Smart payment systems pose increasing challenges to customer retention and profit margins of retail banks globally, financial experts said on Monday.
 
     The mobile internet subscription is expected to globally rise from around 2 billion to 4 billion by 2018, according to a study presented at the fifth Middle East Banking Innovation Summit 2015 held in Dubai.  
 
     "This will lead to disruptive developments for many retail banks," the study, conducted by consultancy McKinsey, showed.
 
     Paul McCrea, head of products for Central and Eastern Europe, Middle East and Africa with credit card provider Visa, told Xinhua that the digital banking is just at the start with smart phones being only one channel of ordering and paying.
 
     Cars are also moving into the digital payment scene, McCrea  added.
 
     "By 2020, we expect 250 million vehicles worldwide will include some form of embedded connectivity.
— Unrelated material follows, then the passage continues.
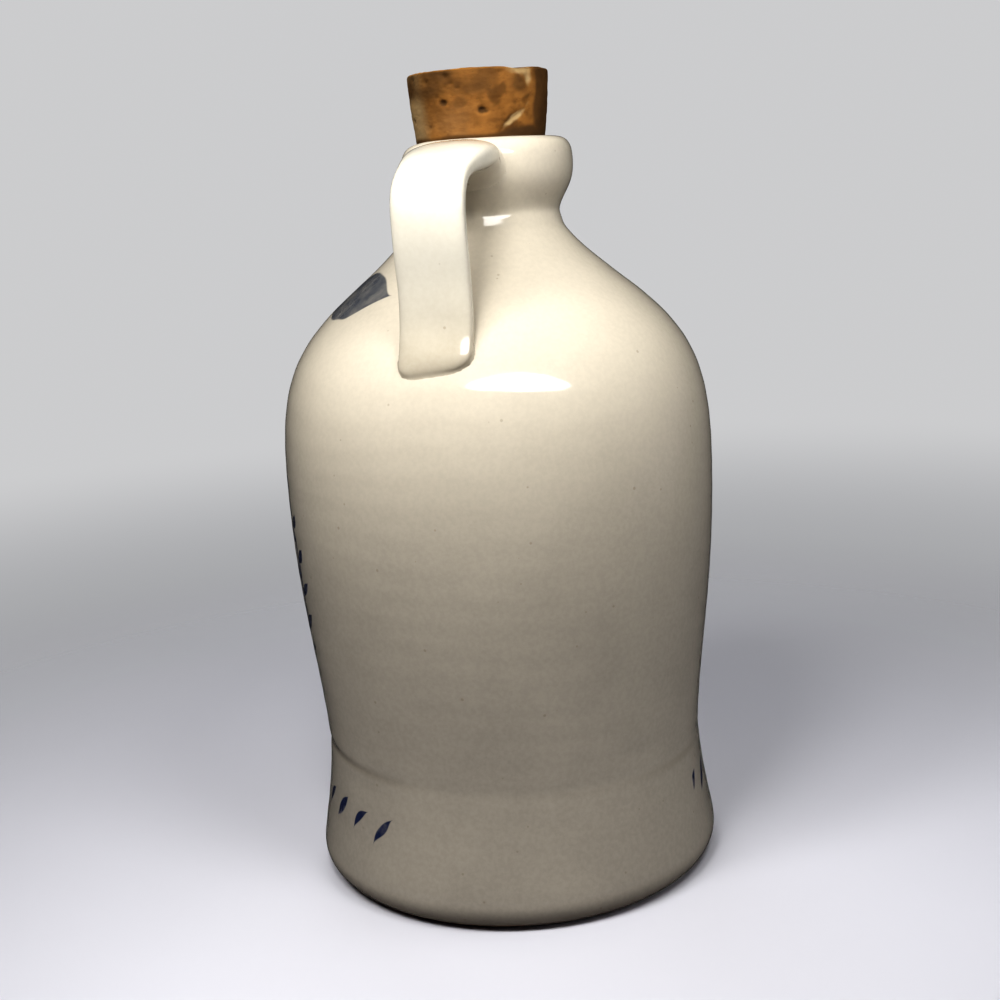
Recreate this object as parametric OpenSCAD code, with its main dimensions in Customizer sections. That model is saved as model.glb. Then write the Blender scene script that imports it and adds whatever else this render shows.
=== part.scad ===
// Stoneware jug with a narrow corked neck and a pulled strap handle.
// The origin is the centre of the base, +Z is up and the handle is on the -Y side.

/* [Body] */
// Widest diameter of the belly
belly_d = 140; // [126:1:160]
// Height of the widest ring of the belly
belly_z = 134; // [115:1:145]
// Diameter of the drawn-in waist
waist_d = 126; // [110:0.2:134]
// Height of the waist
waist_z = 44; // [34:1:60]
// Diameter of the flared foot
foot_d = 135.4; // [126:0.2:150]
// Radius of the rounded edge of the foot
foot_round = 8; // [4:0.5:11]
// Angle by which the foot leans in, and the body out, where they meet at the waist
waist_break = 2.5; // [0:0.5:6]
// Thickness of the side wall
wall = 6; // [4:0.5:8]
// Thickness of the floor
floor_t = 8; // [6:0.5:12]
// Radius of the corner between the wall and the floor inside
inner_corner = 14; // [8:1:20]
// Width of the flat ring that the jug stands on
foot_ring_w = 7; // [5:0.5:12]
// Depth of the hollow inside the foot ring
foot_hollow = 1.5; // [0.5:0.5:3]

/* [Shoulder and neck] */
// Diameter half-way up the straight slope of the shoulder
shoulder_d = 89; // [80:1:96]
// Rise from the belly to the same place
shoulder_rise = 58.5; // [50:0.5:66]
// Angle between that slope and the upright
shoulder_slope = 51; // [46:1:55]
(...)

This will enable consumers more payment channels," he said.
 
     "For example, the driver can pre-order pizza when he gets into his car and his navigation system shows him or her the way to the next drive-in restaurant," he explained.
 
     However, he warned of new risks coming with the new digital payment.
 
     "Data security is an increasing financial and brand threat," said McCrea.
 
     Marcello Baricordi, general manager of Visa United Arab Emirates (UAE), said third party solutions like PayPal, Square or Apple's own digital payment system Apple Pay and Google's Android Pay have started to rival traditional ways of money transfer systems provided by retail banks.
 
     "They connect consumers via their smart phones and social media, giving the consumer the power to place an immediate feedback about his experience on the Internet immediately," Baricordi said.
 
     Naveed Minhas, partner at IBM Middle East in Dubai, said he expects a wave of mergers and acquisitions in the banking industry and that the pace will be more dynamic in the next three years.